Dean Jagger (November 17, 1903 - February 5, 1991) was an American film actor.
Born in Columbus Grove, Ohio, he dropped out of high school twice before graduating from Wabash College. Working first as a school teacher, he soon became interested in acting and enrolled at Chicago's Lyceum Art Conservatory, beginning his acting career by appearing in vaudeville and with touring stock companies in the 1920s.
Jagger made his film debut in The Woman from Hell (1929) with Mary Astor. He became a successful character actor, without becoming a major star, and appeared in almost 100 films in a career that lasted until shortly before his death.
He received an Academy Award for Best Supporting Actor for his role in Twelve O'Clock High (1949). Other notable film roles included the 1956 British science-fiction film X the Unknown, although there was controversy when he refused to work with director Joseph Losey on this film because Losey was on the Hollywood blacklist. Losey was removed from the project after a few days shooting and replaced with Les Norman.

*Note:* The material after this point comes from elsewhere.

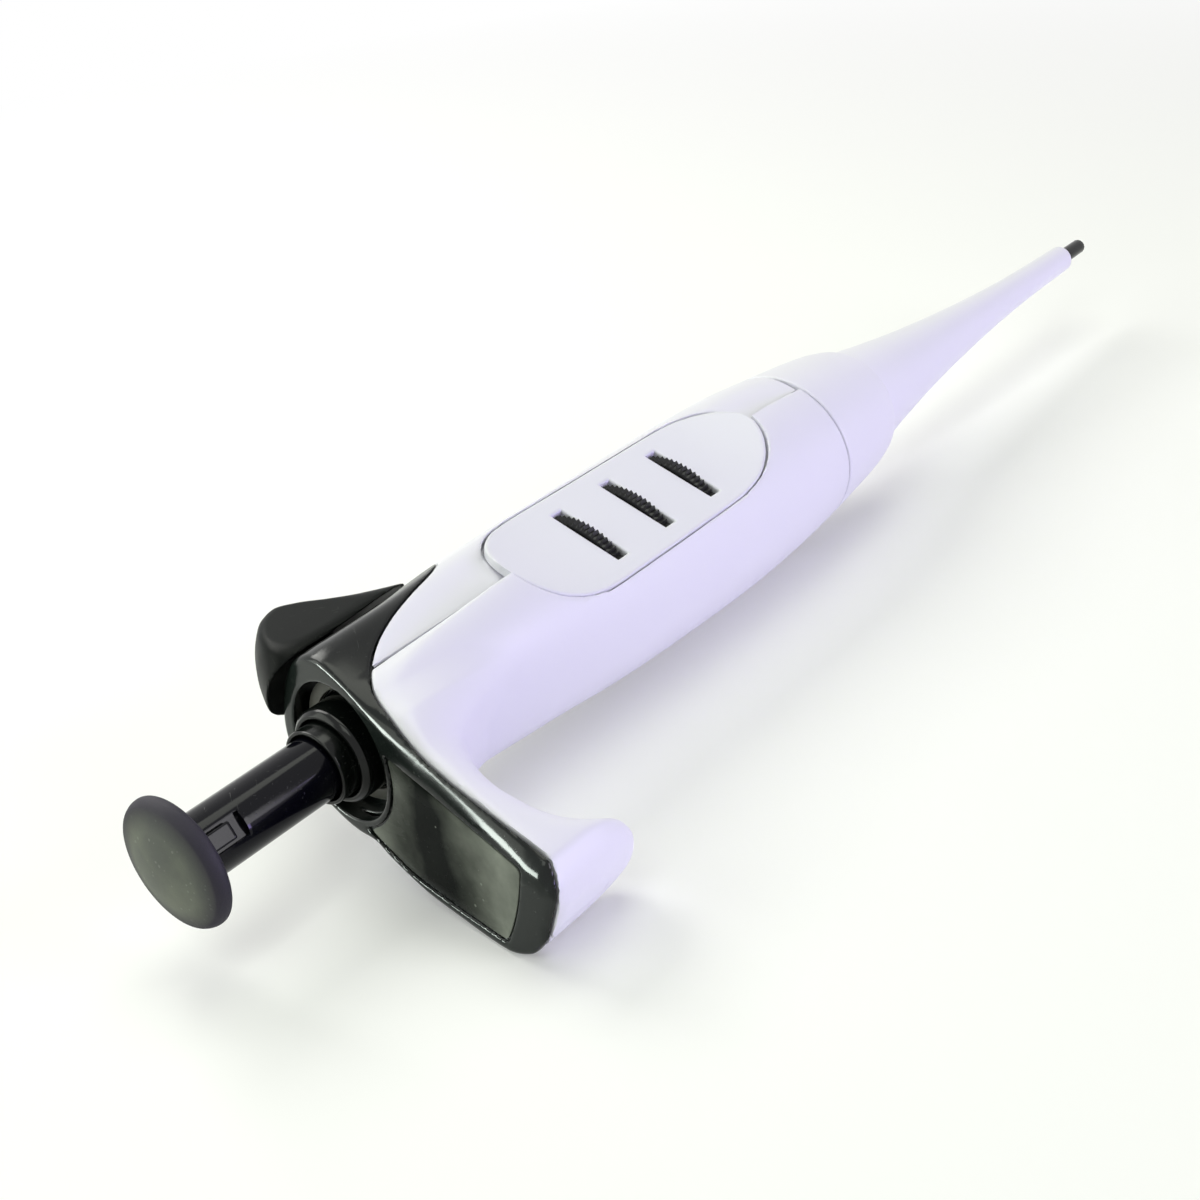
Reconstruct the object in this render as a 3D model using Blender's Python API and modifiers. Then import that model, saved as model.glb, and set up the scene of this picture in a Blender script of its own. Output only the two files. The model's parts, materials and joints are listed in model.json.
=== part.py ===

Jagger also achieved success in the television series Mr. Novak, winning Emmy Award nominations for his role, in 1964 and 1965.
Jagger actually spoke with a pronounced lisp in real life. This speech characteristic however disappeared when he was in front of the camera.
He died from heart disease in Santa Monica, California.
Dean Jagger has a star on the Hollywood Walk of Fame for his contribution to motion pictures, at 1725 Vine Street.